“Chachi, who are you going to vote for? ” asked a Patna hotel manager when he went to his village in Hajipur distict. “Who is standing here?” She asked him. “It is Phool (lotus) versus Panja (hand),” he informed her. “But I want to vote for Nitish Kumar,” she said. “He has done so much for women and now he will do more and give women naukri.”
The manager explained that in that case she should press the button on the “panja”(Congress), which was in partnership with Nitish Kumar. “But will the panjawala remain with Nitish after the elections?” she wanted to make sure. Her caste? She was a Rajput.
There are several mystifying factors about the Battle for Bihar. If it is a Nitish election just as 2014 was a Modi poll, as straws in the wind are increasingly indicating, unexplained are the large crowds at Narendra Modi’s meetings. Also unexplained is the large turnout of women voters, outstripping the male turnout, in all the four phases where polling has been completed—in the fourth phase it was as much as a 6 percentage point difference—and this has provoked a great deal of speculation.
Finance minister Arun Jaitley attributed it to “migration” from Bihar — he was using it to take a swipe at the Nitish government for not creating enough jobs in the state—with more women left behind in Bihar. Others have talked about migrant women coming back to the state for “Chatth” pooja, yet others about the closure of brick kilns leaving them with more time on their hands. Some say that the BJP has worked hard to bring out the forward caste women to vote, which normally they do not do to the extent that their OBC, EBC and dalit sisters do, and in several of the phases there were longer queues seen on polling day in rural areas than in cities. And, then, of course there are those who dismiss any “woman factor”, maintaining that women vote as much on caste, community, class lines as do men.
And yet, even as most women will vote on these lines like their menfolk, it is a fact, and acknowledged by many an observer, that there may well be round 5-6% women in Bihar today who vote as a “category”, just as there is a Yadav vote, or a Kurmi vote, or a Bhumihar vote.
Women have over the decades not managed to emerge as a vote bank in India. They had voted for NT Rama Rao on the issue of prohibition in Andhra Pradesh. They voted for Ram Mandir in the early nineties in Uttar Pradesh, and there used to be a joke that the women in Mulayam Singh’s family had also voted for the construction of the Ram temple even as he battled the BJP at the time.
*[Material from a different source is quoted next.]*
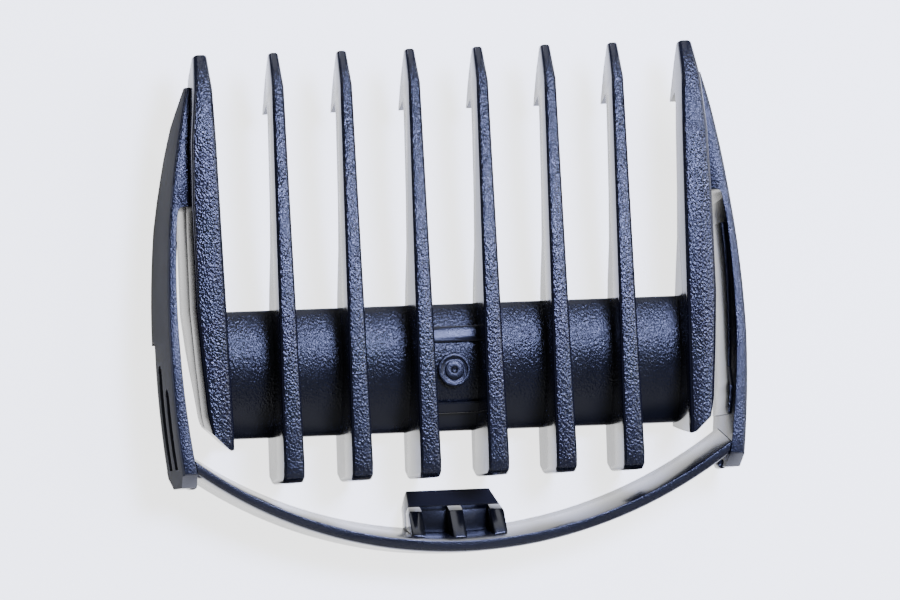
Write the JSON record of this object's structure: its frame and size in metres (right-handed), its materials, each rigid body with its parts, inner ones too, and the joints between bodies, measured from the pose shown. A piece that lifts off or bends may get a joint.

During the ten years of his rule, Nitish Kumar has managed to create a “women’s constituency”. Vote or not--and we will know on Nov 8 the extent to which women have supported him this time -- most women praise him for the improved ‘mahaul’ in the state. They feel safe to go out even after 8 pm. Had that not been the case, their daughters would not have been able to go to college or school — and he has provided them uniforms and slates — on the cycles he has provided them. Or the far-reaching step he took to give women 50% reservation in panchayats, to enhance their political participation. Or that, now, Nitish Kumar has promised them 35% reservation in government jobs, if he comes back to power. Some were undoubtedly worried about what the return of Lalu Yadav would entail. Others perturbed about the soaring prices of ‘dal’.
Bihar has a skewed sex ratio (916 women to 1,000 male), and women comprise only 46% of the voting population. Women are still 20 percentage points behind men in literacy. Bihar continues to be a feudal —though highly politicised-- society. Despite this, if women outnumber men in the exercise of their franchise, it shows that a certain empowerment has taken place in recent years, and they are now putting it to good use to elect who they think will do well by them.
Each side is claiming that enhanced voting by women indicates a tilt in its favour. Women were soft towards Nitish Kumar in 2010. But they showed an inclination for Narendra Modi in the Lok Sabha polls in 2014.
More women voting than men in Bihar is not a new trend, and has been evident in the last two elections. This, say experts, is a trend not just in Bihar but also in half a dozen other states of India. And it calls for a deeper study into this phenomenon.
Neerja Chowdhury is a senior journalist. The views expressed by her are personal.